Lilja B, Miranda-Téllez J, Ljunggren G, Loov SA, Wettermark B, Lissmats A and Henriksson R
Background: Data from clinical practice have only to a limited extent, been used routinely to monitor cancer patients initiated on new drugs. In this study of patients with cancer, focussing on prostate, breast, and skin cancer, two years of individual data from several registries was used to explore the possibilities to monitor patients with cancer.
Methods: This study is based on a research database with more than 78 million records with person-linked diagnoses, drug treatment, and socioeconomic characteristics from eight national and regional registries, for patients with a recorded cancer diagnosis or treated with cancer drugs during 2001-2011. For this cross-sectional registry study 7,378 patients diagnosed with prostate, breast, or skin cancer during 2009-2010, were selected to assess patient characteristics, comorbidities and drug treatment.
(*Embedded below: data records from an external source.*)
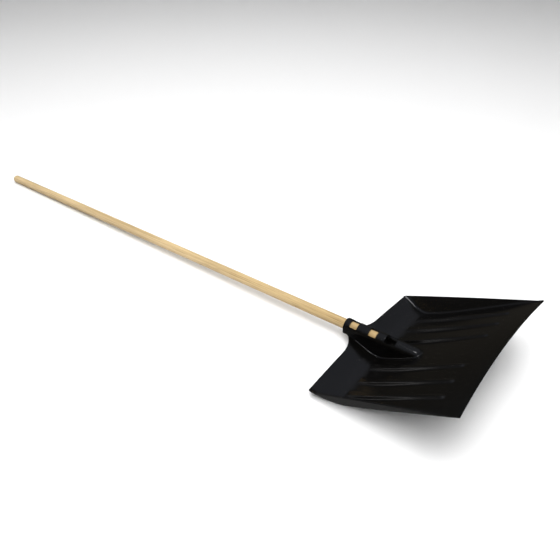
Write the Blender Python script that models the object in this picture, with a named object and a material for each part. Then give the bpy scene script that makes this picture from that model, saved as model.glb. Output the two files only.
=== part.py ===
"""Snow shovel: a one-piece moulded plastic scoop with a hollow socket, a tapered
wooden shaft pushed into the socket, and the wood screw that holds the shaft.

The scoop is modelled in its own scoop frame: X across, Y forward to the cutting
edge, Z up from the scoop floor, origin at the middle of the bend between the
floor and the back wall. An empty then lays the whole shovel down as it lies on
the ground: on the back corner of the scoop and on the tip of the shaft.
Units are metres.
"""
import math

import bmesh
import bpy
import numpy as np
from mathutils import Matrix, Vector

# ------------------------------------------------------------ driving dimensions
SHAFT_D = 0.0275          # shaft diameter at the socket
SHAFT_TIP_D = 0.0250      # shaft diameter at the free end
SHAFT_LEN = 1.548         # whole length of the wooden shaft
SHAFT_RISE = math.radians(27.75)   # shaft axis above the scoop floor
AXIS_HEIGHT = 0.0485      # height of the shaft axis above the rear bend

FRONT_W = 0.2332          # half width at the cutting edge
BASE_W = 0.2124           # half width of the floor at the rear bend
REAR_W = 0.2330           # half width at the rear top corners
FLOOR_LEN = 0.3350        # rear bend to the front corners
REAR_Y = -0.0448          # rear top corner, behind the bend
REAR_Z = 0.0432           # rear top corner, above the floor
APEX_Y = -0.0390          # middle of the gable-shaped rear edge
APEX_Z = 0.0580
SHOULDER_RISE = 0.0110     # the rear edge rises by this beside the socket
SHOULDER_LEAN = 0.225      # and the back wall leans back more there
EDGE_SET_BACK = 0.0022    # the cutting edge curves back by this in the middle
CROWN_REAR = 0.0034       # the floor is this much higher along its middle, at the bend
CROWN_FRONT = 0.0138      # and this much at the cutting edge
DISH = 0.0080             # it sags this much behind its half length
WALL = 0.0032             # wall thickness
EDGE_WALL = 0.0019        # thickness at the cutting edge

RIB_X = (0.0632, 0.1208, 0.1745)   # rib centre lines, each side
RIB_START = 0.012
RIB_END = (0.2690, 0.2715, 0.2745)
RIB_HALF_REAR = 0.0150    # half width at the foot, rear
RIB_HALF_TIP = 0.0085     # half width at the foot, tip
RIB_FLANK = 0.0074        # width of the sloping flank
RIB_LEVEL = 0.0020        # least height of the ribs, which partly bridge the sag

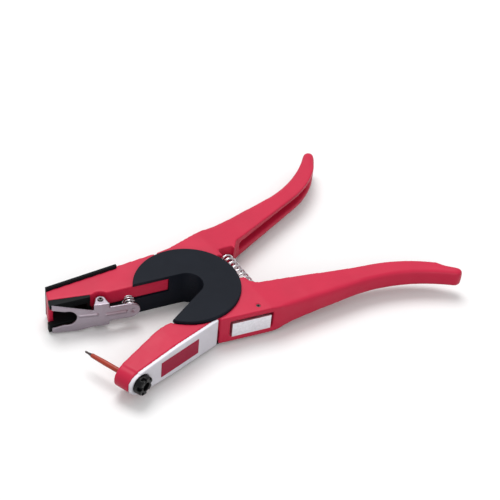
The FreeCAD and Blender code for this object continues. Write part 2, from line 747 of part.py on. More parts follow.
def make_cover(name, flipped):
    """A C-shaped cover with its collar and its throat wall. Both are one moulding, and the lower one
    is turned over about the throat's middle line."""
    body = new_body(name)
    if flipped:
        body.setExpression("Placement.Rotation.Axis.x", bound("cos(throat_turn / 2)"))
        body.setExpression("Placement.Rotation.Axis.y", bound("sin(throat_turn / 2)"))
        body.setExpression("Placement.Rotation.Axis.z", "0")
        body.setExpression("Placement.Rotation.Angle", "180 deg")
    else:
        body.setExpression("Placement.Rotation.Angle", bound("throat_turn * 1 deg"))
    plate = new_sketch(body, "plate", HALF)
    pad(draw_circle(plate, "cover_radius"), "cover_thickness")
    collar = new_sketch(body, "collar", "0")
    pad(draw_circle(collar, "collar_radius"), HALF)
    wall = new_sketch(body, "wall", f"{EYE_GAP} + part_gap", turn="180 + throat_half")
    reach = "(sqrt(eye_radius ^ 2 - (throat_radius + throat_wall) ^ 2))"
    draw_box(wall, "eye_split", "throat_radius - 1", reach, "throat_radius + throat_wall")
    pad(wall, f"{HALF} - {EYE_GAP} - part_gap")
    relief = new_sketch(body, "bar_relief", HALF, turn="180 - throat_half")
    draw_box(
        relief,
        "bar_end - part_gap",
        "-collar_radius - 1",
        "collar_radius",
        "-throat_radius * 0.9",
    )
    pocket(relief, HALF)
    throat = new_sketch(body, "throat", f"{HALF} + cover_thickness")
    radius = "throat_radius"
    side_x = f"{radius} * sin(throat_half)"
    side_y = f"{radius} * cos(throat_half)"
    far_x = f"({side_x} - 2 * cover_radius * cos(throat_half))"
    far_y = f"({side_y} + 2 * cover_radius * sin(throat_half))"
    draw(
        throat,
        [
            ("line", side_x, f"-{side_y}"),
            ("arc", radius, "0", radius),
            ("arc", side_x, side_y, radius),
            ("line", far_x, far_y),
            ("line", far_x, f"-{far_y}"),
        ],
    )
    pocket(throat)
    hole_radius = "screw_radius + part_gap" if flipped else "screw_radius"
    depth = "lever_thickness" if flipped else "screw_length - lever_thickness / 2"
    holes = new_sketch(body, "screw_holes", f"{HALF} + cover_thickness" if flipped else depth)
    for step in (-1, 0, 1):
        x = f"screw_circle * cos({step} * screw_spacing)"
        y = f"screw_circle * sin({step} * screw_spacing)"
        draw_circle(holes, hole_radius, x, y)
    pocket(holes, "2 * lever_thickness")
    if flipped:
        heads = new_sketch(body, "screw_heads", f"{HALF} + cover_thickness")
        for step in (-1, 0, 1):
            x = f"screw_circle * cos({step} * screw_spacing)"
            y = f"screw_circle * sin({step} * screw_spacing)"
            draw_circle(heads, "screw_head + part_gap", x, y)
        pocket(heads, "cover_thickness / 2")
    top = value(f"{HALF} + cover_thickness")
    rim = value("cover_radius")
    round_edges(body, "rim", "cover_edge", lambda edge: is_arc(edge, rim, top))
    return body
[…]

Results: Of the population selected from the Swedish Cancer Register with the three major diseases, 3,581 had prostate cancer, 2,760 had breast cancer, and 1,037 had skin cancer. The income was 70.1%, 62.9%, and 53.3% in the prostate, breast and skin cancer group, respectively. Urogenital- and cardiovascular diseases were common in both prostate (47.8% and 52.7%), and breast cancer (52.4% and 42.6%) patients. In skin cancer patients, other skin diagnoses were most common (50.7%) followed by cardiovascular disorders (48.3%). Cancer drugs, mainly mature, were received by 85.9% of patients with breast cancer, 32.4% of patients with prostate cancer, and 4.1% of patients with skin cancer. Additional tumour diagnoses for 5.2% of prostate cancer patients, 4.1% of breast cancer patients, and 17.3% of patients with skin cancer, were found in primary care data.
Conclusion: Access to healthcare data, including primary care, and the opportunity to link records from multiple data sources by the Swedish personal identity number, allow the possibility to study treatment, disease pattern and characteristics in large cancer patient populations.